** DIRECTIONS **
Write the material out again, line by line, exactly as it is.

** SOURCE DATA **
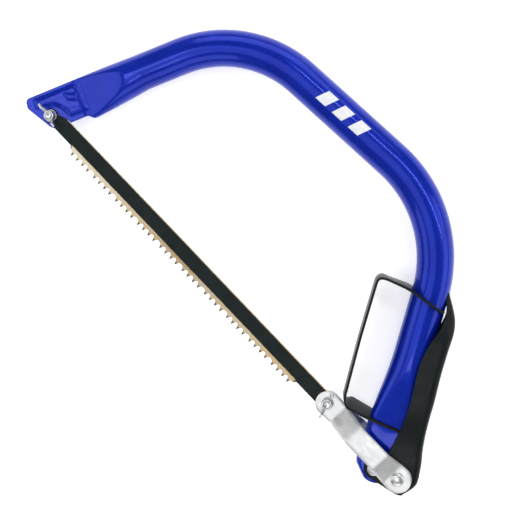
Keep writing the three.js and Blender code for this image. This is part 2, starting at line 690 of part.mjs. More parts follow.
const noseBack = NOSE_DROP - NOSE_PLATE;
place('blade', blade(), 'bladeSteel');
place('front_bolt', bolt(noseBack - GAP, FRONT_BOLT_TOP), 'zincPlate');
place('front_washer', washer(bladeFace + GAP), 'zincPlate');
const frontNutSeat = bladeFace + GAP + WASHER_THICKNESS + GAP;
const frontNutTurn = THREE.MathUtils.degToRad(-10.2);
place('front_wing_nut', wingNut(), 'zincPlate', saw, [0, 0, frontNutSeat], frontNutTurn);

const linkTop = LINK_LOW + LINK_SHEET / 2;
place('link_plate_front', linkPlate(1), 'zincPlate');
place('link_plate_back', linkPlate(-1), 'zincPlate');
place('rear_bolt', bolt(-linkTop - GAP, REAR_BOLT_TOP), 'zincPlate', saw, [REAR_BOLT.x, 0, 0]);
place('rear_washer', washer(linkTop + GAP), 'zincPlate', saw, [REAR_BOLT.x, 0, 0]);
const rearNutSeat = linkTop + GAP + WASHER_THICKNESS + GAP;
const rearNutTurn = THREE.MathUtils.degToRad(-75);
place('rear_wing_nut', wingNut(), 'zincPlate', saw, [REAR_BOLT.x, 0, rearNutSeat], rearNutTurn);

place('lever_channel', leverChannel(), 'blackPaint', handle);
const rivetAt = [LINK_RIVET.x, LINK_RIVET.y, 0];
const rivetSeat = LINK_HIGH + LINK_SHEET / 2 + GAP;
const rivet = headedPin(RIVET_RADIUS, RIVET_HEAD_RADIUS, rivetSeat, 0.7, 2.3);
place('link_rivet', rivet, 'zincPlate', saw, rivetAt);
const spacerHalf = LEVER_HALF_WIDTH - LEVER_SHEET - GAP;
const spacer = ring(RIVET_RADIUS + GAP, SPACER_RADIUS, -spacerHalf, spacerHalf);
place('link_spacer', spacer, 'zincPlate', saw, rivetAt);

const pinSeat = LEVER_HALF_WIDTH + GAP;
place('lever_pivot_pin', headedPin(PIN_RADIUS, PIN_HEAD_RADIUS, pinSeat, 0.3, 1.2), 'zincPlate', handle);
const bushFoot = HANDLE_FLAT + GAP;
const bushTop = LEVER_HALF_WIDTH - LEVER_SHEET - GAP;
place('pivot_bush_front', ring(PIN_RADIUS + GAP, BUSH_RADIUS, bushFoot, bushTop), 'zincPlate', handle);
place('pivot_bush_back', ring(PIN_RADIUS + GAP, BUSH_RADIUS, -bushTop, -bushFoot), 'zincPlate', handle);

place('knuckle_guard', knuckleGuard(), 'blackPaint', handle);

// The saw lies on its lowest points, with its own origin below the middle of its outline.
const bounds = new THREE.Box3().setFromObject(saw, true);
const middle = bounds.getCenter(new THREE.Vector3());
saw.position.set(-middle.x, -middle.y, -bounds.min.z);

export default saw;
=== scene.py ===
import math
import bmesh
import bpy
import numpy as np
from mathutils import Matrix, Vector


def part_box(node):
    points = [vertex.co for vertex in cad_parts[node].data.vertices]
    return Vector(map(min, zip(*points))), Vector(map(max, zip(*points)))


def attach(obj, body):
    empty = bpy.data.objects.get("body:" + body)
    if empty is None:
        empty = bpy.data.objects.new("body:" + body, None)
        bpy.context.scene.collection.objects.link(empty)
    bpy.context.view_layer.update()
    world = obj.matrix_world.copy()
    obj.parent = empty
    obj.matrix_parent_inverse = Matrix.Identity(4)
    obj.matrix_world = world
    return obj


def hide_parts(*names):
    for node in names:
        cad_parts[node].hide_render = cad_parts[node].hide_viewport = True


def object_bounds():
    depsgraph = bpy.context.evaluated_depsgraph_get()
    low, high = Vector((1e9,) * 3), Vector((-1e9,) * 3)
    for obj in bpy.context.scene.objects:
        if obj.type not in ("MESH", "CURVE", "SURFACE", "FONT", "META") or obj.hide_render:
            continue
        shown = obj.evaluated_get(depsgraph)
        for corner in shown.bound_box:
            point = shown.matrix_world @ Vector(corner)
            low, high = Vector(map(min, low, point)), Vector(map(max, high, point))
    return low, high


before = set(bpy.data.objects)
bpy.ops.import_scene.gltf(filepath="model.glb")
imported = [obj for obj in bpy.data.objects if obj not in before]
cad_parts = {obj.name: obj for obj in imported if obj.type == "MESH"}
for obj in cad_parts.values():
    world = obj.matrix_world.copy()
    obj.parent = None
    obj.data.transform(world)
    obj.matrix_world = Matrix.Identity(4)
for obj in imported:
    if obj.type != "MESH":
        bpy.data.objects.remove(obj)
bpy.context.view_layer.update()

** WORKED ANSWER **
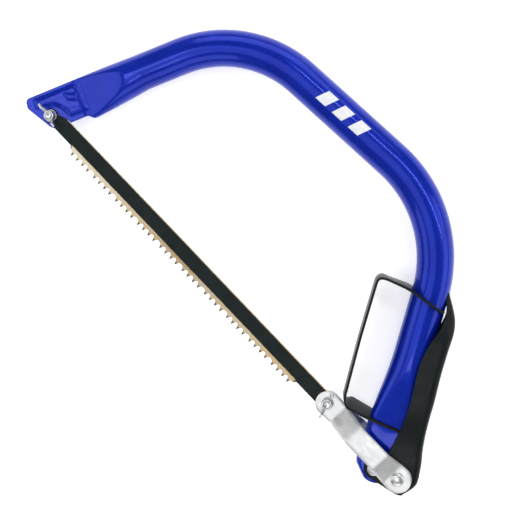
Keep writing the three.js and Blender code for this image. This is part 2, starting at line 690 of part.mjs. More parts follow.
const noseBack = NOSE_DROP - NOSE_PLATE;
place('blade', blade(), 'bladeSteel');
place('front_bolt', bolt(noseBack - GAP, FRONT_BOLT_TOP), 'zincPlate');
place('front_washer', washer(bladeFace + GAP), 'zincPlate');
const frontNutSeat = bladeFace + GAP + WASHER_THICKNESS + GAP;
const frontNutTurn = THREE.MathUtils.degToRad(-10.2);
place('front_wing_nut', wingNut(), 'zincPlate', saw, [0, 0, frontNutSeat], frontNutTurn);

const linkTop = LINK_LOW + LINK_SHEET / 2;
place('link_plate_front', linkPlate(1), 'zincPlate');
place('link_plate_back', linkPlate(-1), 'zincPlate');
place('rear_bolt', bolt(-linkTop - GAP, REAR_BOLT_TOP), 'zincPlate', saw, [REAR_BOLT.x, 0, 0]);
place('rear_washer', washer(linkTop + GAP), 'zincPlate', saw, [REAR_BOLT.x, 0, 0]);
const rearNutSeat = linkTop + GAP + WASHER_THICKNESS + GAP;
const rearNutTurn = THREE.MathUtils.degToRad(-75);
place('rear_wing_nut', wingNut(), 'zincPlate', saw, [REAR_BOLT.x, 0, rearNutSeat], rearNutTurn);

place('lever_channel', leverChannel(), 'blackPaint', handle);
const rivetAt = [LINK_RIVET.x, LINK_RIVET.y, 0];
const rivetSeat = LINK_HIGH + LINK_SHEET / 2 + GAP;
const rivet = headedPin(RIVET_RADIUS, RIVET_HEAD_RADIUS, rivetSeat, 0.7, 2.3);
place('link_rivet', rivet, 'zincPlate', saw, rivetAt);
const spacerHalf = LEVER_HALF_WIDTH - LEVER_SHEET - GAP;
const spacer = ring(RIVET_RADIUS + GAP, SPACER_RADIUS, -spacerHalf, spacerHalf);
place('link_spacer', spacer, 'zincPlate', saw, rivetAt);

const pinSeat = LEVER_HALF_WIDTH + GAP;
place('lever_pivot_pin', headedPin(PIN_RADIUS, PIN_HEAD_RADIUS, pinSeat, 0.3, 1.2), 'zincPlate', handle);
const bushFoot = HANDLE_FLAT + GAP;
const bushTop = LEVER_HALF_WIDTH - LEVER_SHEET - GAP;
place('pivot_bush_front', ring(PIN_RADIUS + GAP, BUSH_RADIUS, bushFoot, bushTop), 'zincPlate', handle);
place('pivot_bush_back', ring(PIN_RADIUS + GAP, BUSH_RADIUS, -bushTop, -bushFoot), 'zincPlate', handle);

place('knuckle_guard', knuckleGuard(), 'blackPaint', handle);

// The saw lies on its lowest points, with its own origin below the middle of its outline.
const bounds = new THREE.Box3().setFromObject(saw, true);
const middle = bounds.getCenter(new THREE.Vector3());
saw.position.set(-middle.x, -middle.y, -bounds.min.z);

export default saw;
=== scene.py ===
import math
import bmesh
import bpy
import numpy as np
from mathutils import Matrix, Vector


def part_box(node):
    points = [vertex.co for vertex in cad_parts[node].data.vertices]
    return Vector(map(min, zip(*points))), Vector(map(max, zip(*points)))


def attach(obj, body):
    empty = bpy.data.objects.get("body:" + body)
    if empty is None:
        empty = bpy.data.objects.new("body:" + body, None)
        bpy.context.scene.collection.objects.link(empty)
    bpy.context.view_layer.update()
    world = obj.matrix_world.copy()
    obj.parent = empty
    obj.matrix_parent_inverse = Matrix.Identity(4)
    obj.matrix_world = world
    return obj


def hide_parts(*names):
    for node in names:
        cad_parts[node].hide_render = cad_parts[node].hide_viewport = True


def object_bounds():
    depsgraph = bpy.context.evaluated_depsgraph_get()
    low, high = Vector((1e9,) * 3), Vector((-1e9,) * 3)
    for obj in bpy.context.scene.objects:
        if obj.type not in ("MESH", "CURVE", "SURFACE", "FONT", "META") or obj.hide_render:
            continue
        shown = obj.evaluated_get(depsgraph)
        for corner in shown.bound_box:
            point = shown.matrix_world @ Vector(corner)
            low, high = Vector(map(min, low, point)), Vector(map(max, high, point))
    return low, high


before = set(bpy.data.objects)
bpy.ops.import_scene.gltf(filepath="model.glb")
imported = [obj for obj in bpy.data.objects if obj not in before]
cad_parts = {obj.name: obj for obj in imported if obj.type == "MESH"}
for obj in cad_parts.values():
    world = obj.matrix_world.copy()
    obj.parent = None
    obj.data.transform(world)
    obj.matrix_world = Matrix.Identity(4)
for obj in imported:
    if obj.type != "MESH":
        bpy.data.objects.remove(obj)
bpy.context.view_layer.update()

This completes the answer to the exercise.